If you have an aux heat source for the house and you're not feeding the hot water from the boiler, then it should work from the standpoint of adequate btu for a degree an hour providing same is not lost in transfer, which is the part I'm unsure about.

Be sure to plan on a good pool cover to maintain your temp and achieve set heat.
Depending where you are in Canada, it would not be uncommon to loose 6 degrees a day overnight which means six hours of run time to get it back ;)
 
Is this setup standard for Canada?

The heater, unless because of some code up there or personal preference, doesn't need to be inside. You could pipe it to the outside.
 
Paul, i don't think its exclusively a Canadian thing but there does tend to be a healthy number of boiler installers familiar with indirect pool heat north of 40 ;) As an ex-pat, I've not yet found a similar plethora of expertise in my current snowy state for some reason, but that might just be because back home my friend teaches boiler work at a local college so I'd hear about such things more ;)

I have seen a couple of posters discussing indirect exchangers who I think may have been from Canada, but I can't recall their handles to share with our poster.

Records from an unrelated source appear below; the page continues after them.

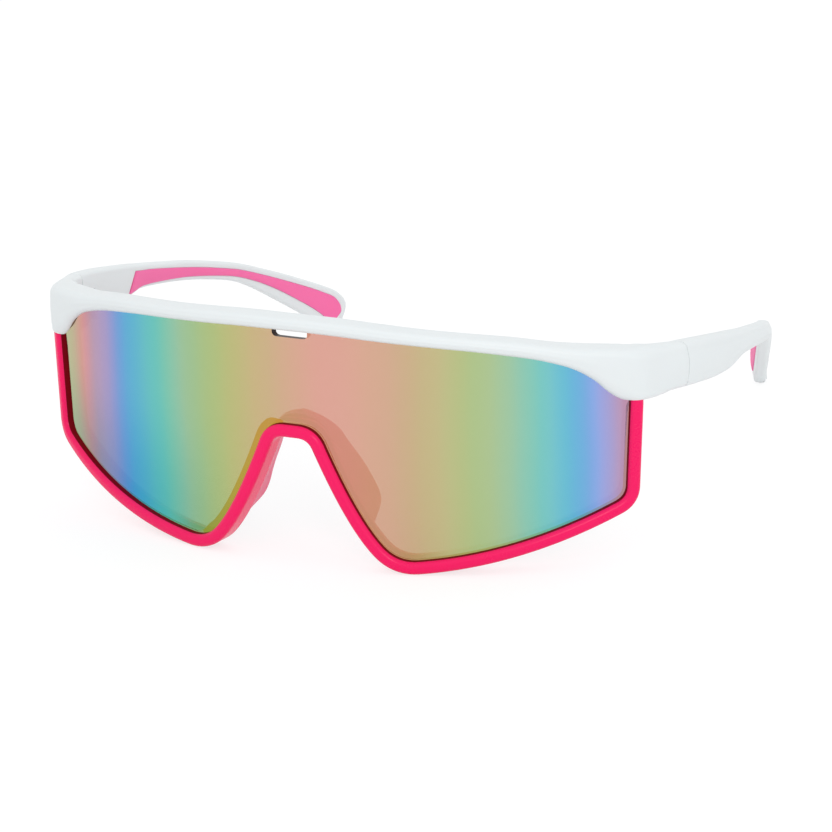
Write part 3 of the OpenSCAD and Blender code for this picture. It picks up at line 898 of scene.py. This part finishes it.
@dataclass
class BrowBar:
    """The white bar over the lens, bent back at both ends to the hinge seams."""

    shape: FrontShape
    low_share: Table = (
        (-0.14, 0.015), (0, 0), (0.14, 0.015), (0.27, 0.06), (0.41, 0.118), (0.545, 0.188), (0.68, 0.292),
        (0.765, 0.388), (0.82, 0.483), (0.875, 0.646), (0.92, 0.84), (0.955, 0.945), (0.985, 0.975),
        (1.02, 1), (1.06, 1.025), (1.12, 1.045), (1.19, 1.095))
    top_share: Table = (
        (-0.14, 0.012), (0, 0), (0.14, 0.012), (0.27, 0.058), (0.41, 0.121), (0.52, 0.171), (0.655, 0.244),
        (0.79, 0.353), (0.94, 0.445), (1.06, 0.53), (1.19, 0.655))
    end_round: float = 0.015
    slide_run: float = 3.0
    undercut: float = 1.05
    shade_from: float = 0.7
    lip_out: float = 1.3
    groove_rings: int = 150
    seam_crown: float = 0.4
    edge_r: float = 0.3
    shut: float = 0.02
    groove_ease: float = 0.05
    wall_least: float = 0.48
    top_rounds: Point = (1.5, 2.3)
    rise_shares: Point = (0.4, 1.3)
    end_lip_share: float = 0.75
    end_edge_share: float = 0.25
    seam_corner: float = 0.4
    foot_steps: int = 3
    front_at: Point = (0.6, 0.35)
    lip_at: Point = (0.7, 0.12)
    cut_at: Point = (0.68, 0.12)
    swell_at: Point = (0.955, 0.045)

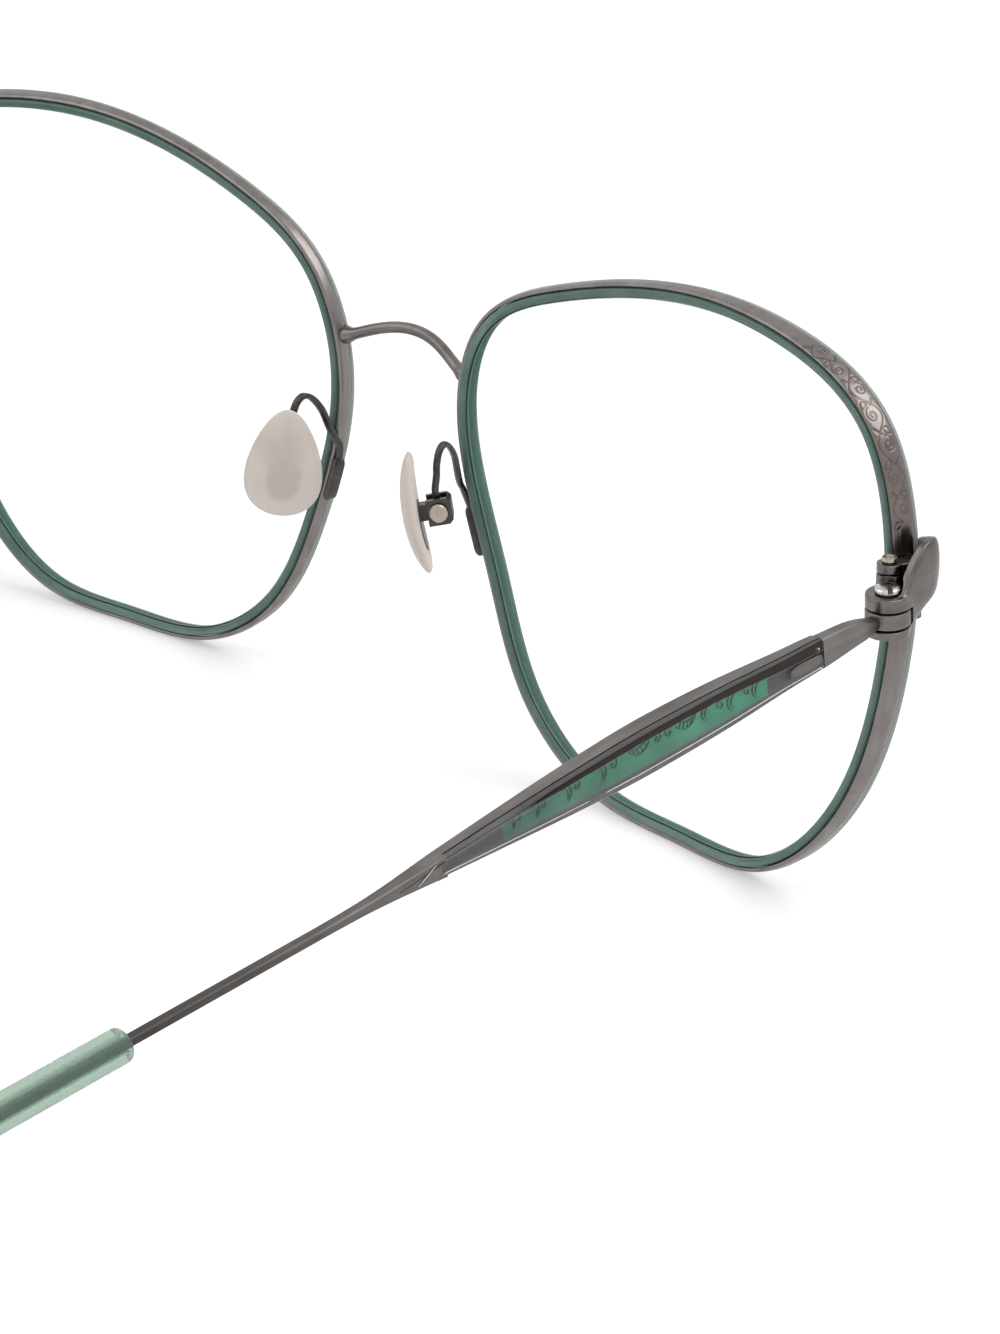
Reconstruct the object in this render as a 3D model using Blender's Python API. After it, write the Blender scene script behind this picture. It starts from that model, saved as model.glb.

Tuffcalc, have you tried a search in TFP with "indirect pool heat" or "titanium heat exchangers"?
 
Is this setup standard for Canada?

The heater, unless because of some code up there or personal preference, doesn't need to be inside. You could pipe it to the outside.

I prefer it to be inside so the back yard is quiet. Since the boiler is only used in the winter for radiant heat - makes sense for us to repurpose it as a pool heater in the summer.
 
I prefer it to be inside so the back yard is quiet. Since the boiler is only used in the winter for radiant heat - makes sense for us to repurpose it as a pool heater in the summer.

OK... Just some back info, if you get a Raypak/Rheem gas pool heater, they are very quiet as compared to other brands. Raypak/Rheem do not have a blower motor and are just a natural draft unit.

Good luck with the boiler option. We don't have those here in this area.